The government shutdown, entering its 10th day on Thursday, is still weighing heavily on the minds of investors, but some small signs of progress supported US and Asian equity markets overnight.

According to reports, House Republicans are now warming to the idea put forward by President Barack Obama to have a short-term increase in the debt ceiling while leaders continue to wrangle over the budget and a deficit-reduction plan. Chairman of the House Budget Committee Paul Ryan has outlined a plan that would extend the borrowing limit for four to six weeks. However, Obama continues to reiterate that the reopening of government would come without conditions to change policy.

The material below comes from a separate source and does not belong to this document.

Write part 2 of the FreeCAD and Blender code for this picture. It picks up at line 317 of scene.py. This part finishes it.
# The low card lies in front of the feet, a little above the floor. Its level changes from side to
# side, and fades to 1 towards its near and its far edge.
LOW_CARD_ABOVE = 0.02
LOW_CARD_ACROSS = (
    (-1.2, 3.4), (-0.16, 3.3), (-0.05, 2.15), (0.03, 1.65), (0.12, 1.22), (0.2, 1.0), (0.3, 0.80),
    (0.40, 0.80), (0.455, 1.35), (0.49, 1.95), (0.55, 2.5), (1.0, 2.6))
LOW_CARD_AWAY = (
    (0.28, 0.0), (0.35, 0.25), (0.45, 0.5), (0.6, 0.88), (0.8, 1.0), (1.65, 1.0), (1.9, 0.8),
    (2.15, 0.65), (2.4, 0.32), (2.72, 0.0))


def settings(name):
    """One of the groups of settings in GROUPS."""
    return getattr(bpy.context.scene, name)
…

Well-known dove Janet Yellen was nominated as the next chair of the US Federal Reserve on Wednesday afternoon. Yellen will be the first female at the head of the US central bank and is widely expected to argue for a continuation of aggressive monetary easing started by her predecessor, Ben Bernanke, when he steps down on January 31st 2014.

Minutes of the latest Federal Open Market Committee meeting were released yesterday, showing that most members at the central bank still thought it would be appropriate to begin tapering quantitative easing (QE) before the end of the year. However, given that the meeting took place before the government shutdown, many now believe that a taper could be delayed until next year.

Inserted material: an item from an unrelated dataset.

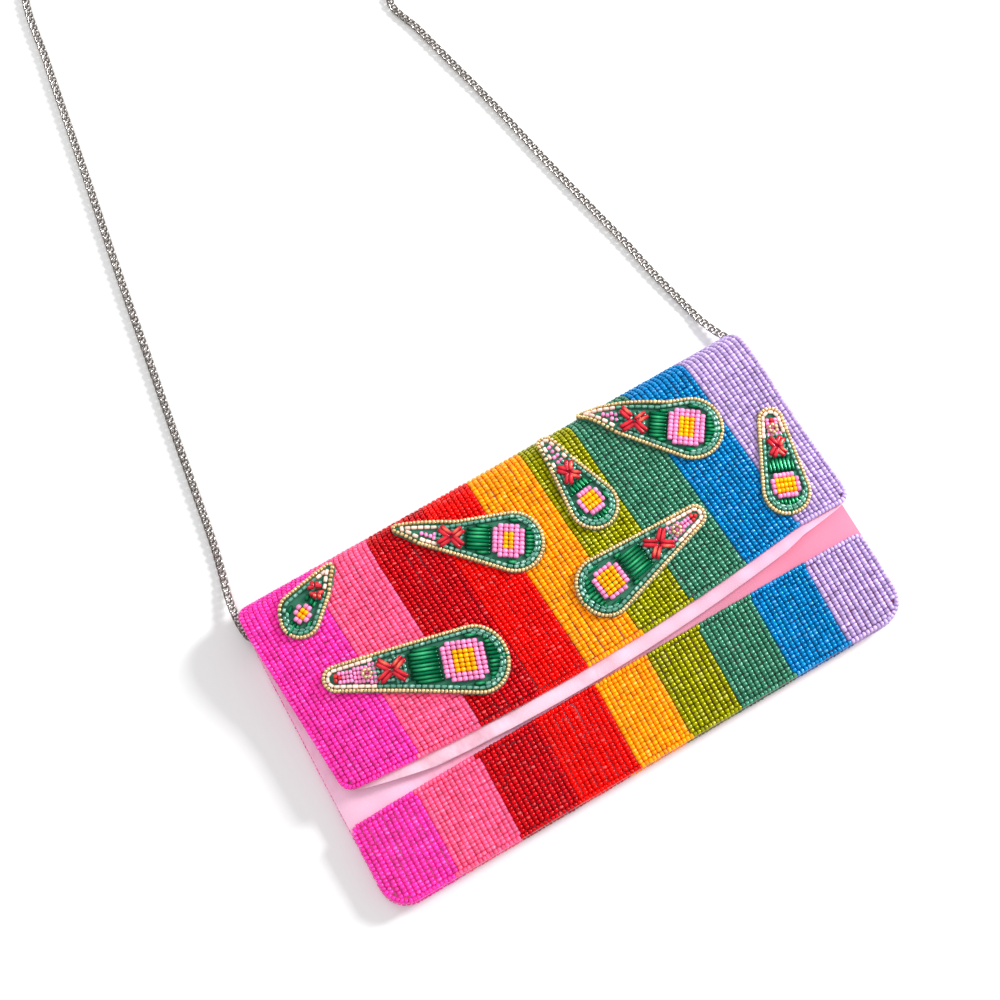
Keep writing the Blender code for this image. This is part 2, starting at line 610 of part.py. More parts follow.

Analyst Michael Gapen from Barclays said that the minutes were consistent with his expectation that the Fed will begin to scale back QE in December.

“That said, the ongoing federal government shutdown and upcoming expiration of the debt ceiling suggests that the decision to taper could be pushed into 2014. A sooner resolution to the fiscal risks that cloud the outlook could keep December on the table, but a longer stalemate could dampen growth sufficiently and lead to a tapering in Q1 14 or later.”

Asset management firm Schroders was a high riser this morning after earlier this week launching the Global Recovery Fund, a new type of fund that favours “deeply unloved” stocks that people have overlooked in the hope that they will outperform in an economic recovery.

British banking giant RBS was also performing well this morning, along with domestic peers Lloyds and Barclays.

Household utility giant SSE rose after revealing that electricity and gas tariffs are to rise by an average 8.2% from November as the company attempts to pass on rising wholesale energy costs (along with delivery charges and government levies) to customers. Sector peers Centrica and United Utilities also gained this morning.

Industrial conglomerate Melrose Industries was in demand after saying it was selling Crosby and Acco to private equity group Kohlberg Kravis Roberts for £627.3m. It said it would use the proceeds to pay down debt and fund a return of capital “in due course”.

Newsagent WH Smith surged after booking a full-year profit ahead of expectations, lifting its final dividend 15% and announcing a further £50m share buyback. Pre-tax profit rose 6% to £108m for the year ended August 31st while total sales fell 5% to £1.18bn.

Information and events group Informa sunk after the news that its Finance Director Adam Walker will move over to aerospace giant GKN to replace William Seeger. Westhouse Securities was also weighing on the stock this morning after downgrading its rating to ‘neutral’.